Der große Streit im Reichstag, der anlässlich der Branntweinsteuervorlage entbrannte und darin gipfelte, in wie weit die Steuerdifferenz von 50 und 70 M. für den Hektoliter kontingentierten Spiritus in der Preisbildung zum Ausdruck kommen werde, ist, scheint es, zu Gunsten Derer entschieden, welche voraussagten, das der höhere Steuersatz für den Marktpreis maßgebend sein werde. Schon jetzt wird offiziös zugegeben, das der allgemeine Preis um 12-13 M. über den Steuersatz von 50 M. gestiegen sei und die Wahrscheinlichkeit vorliege, das er noch weiter steigen werde, sobald erst die alten Spiritusvorräte aufgezehrt seien. Mit anderen Worten, die Brenner, doch vorzugsweise die großen Grundbesitzer der Ostprovinzen haben schon jetzt von jedem Hektoliter Spiritus, den sie mit 50 M. versteuern, einen Extragewinn von 12-13 M. in der Tasche, mit der begründeten Aussicht, diesen Vorteil auf Kosten der armen Steuerzahler auf 20 M. per Hektoliter wachsen zu sehen. Der Diebstahl auf die Taschen des armen Mannes ist eklatant. Aber wie nach dem französischen Sprichwort bei dem Essen erst der Appetit kommt, zeigt sich auch hier wieder. Nicht genug mit diesem einen Attentat auf den armen Mann, plant man heißhungrig ein zweites: Die Verdoppelung der Getreidezölle. Die schamlose Gier unserer Agrarier kennt eben keine Grenzen mehr. Nun, wem die Götter verderben wollen, den schlagen sie mit Blindheit, und die Art wie heute im Deutschen Reich auf Kosten der Armen zu Gunsten der Reichen Steuerpolitik und „Sozialpolitik“ getrieben wird, dürfte ihm bittere Früchte tragen. Der Tag kommt, wo die Expropriation des Grundbesitzes und seine Umwandlung in Gemeineigentum dass allgemeine Feldgeschrei werden wird, weil dieser Umwandlungsprozess allein die arbeitenden Massen vor der immer maßloser werdenden Ausbeutung durch unsere Bodenmonopolisten retten kann. Wer nicht hören will, muss fühlen.
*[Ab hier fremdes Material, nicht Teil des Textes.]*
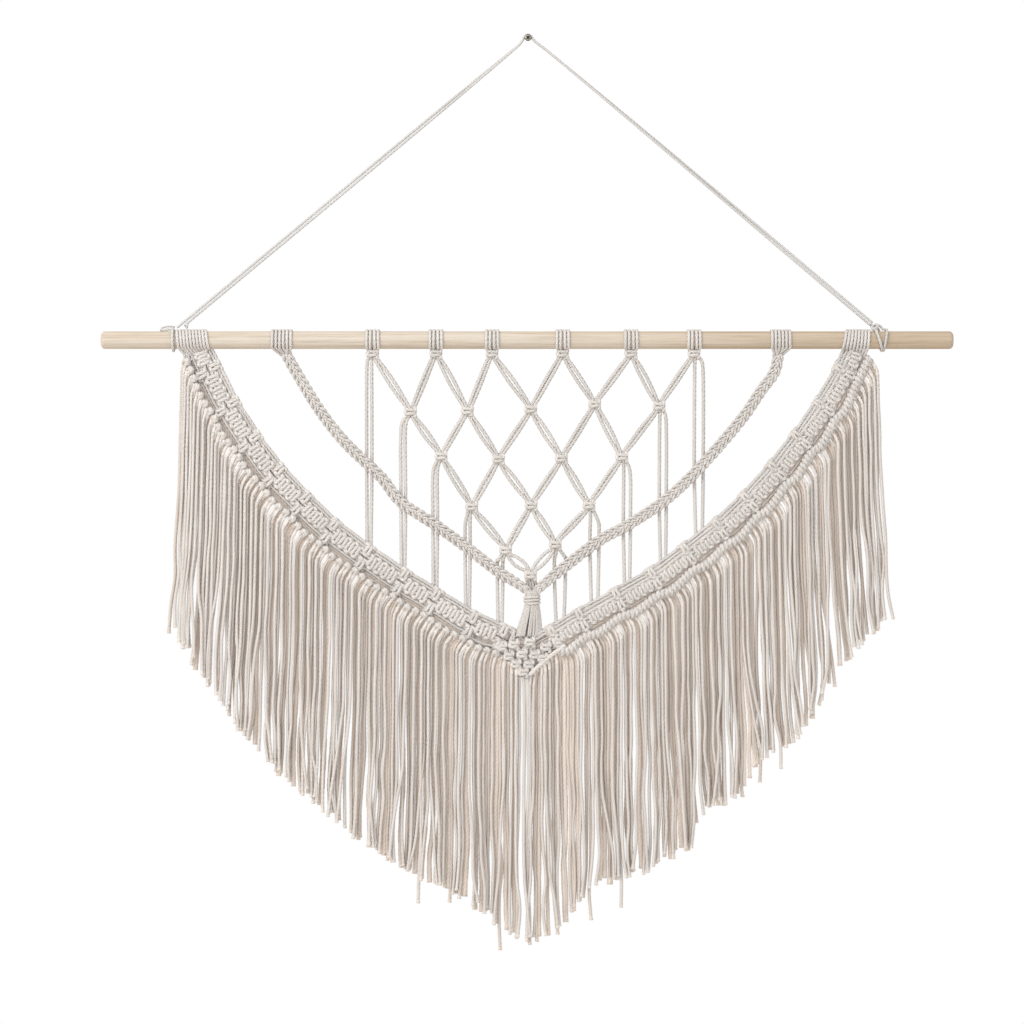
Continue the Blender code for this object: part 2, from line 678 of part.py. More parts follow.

Das Büro des Reichstages versandte in diesen Tagen die Zusammenstellung der Berichte der Fabrikinspektoren für das Jahr 1886 an die Mitglieder des Reichstags. Der Bericht bildet nur einen dünnen Band von 142 Seiten mit einer Reihe von Tabellen im Anhang. Je mehr Lärm man von der Sozialreform macht, desto schwächer werden die offiziellen Mitteilungen, auf Grund deren die Notwendigkeit gründlicher Sozialreformen erst in vollem Umfang zu erkennen wäre. Wir kommen nach Einsichtnahme noch einmal auf das offizielle Aktenstück zurück.

Die Leipziger Polizeibehörde zeigt ihren Eifer für sozialreformerische Maßregeln dadurch, das sie neuerdings wieder sieben Arbeiter auf Grund des kleinen Belagerungszustandes auswies und einen Gewerkverein der Steinetreiber auflöste. Das wirkt aufklärend.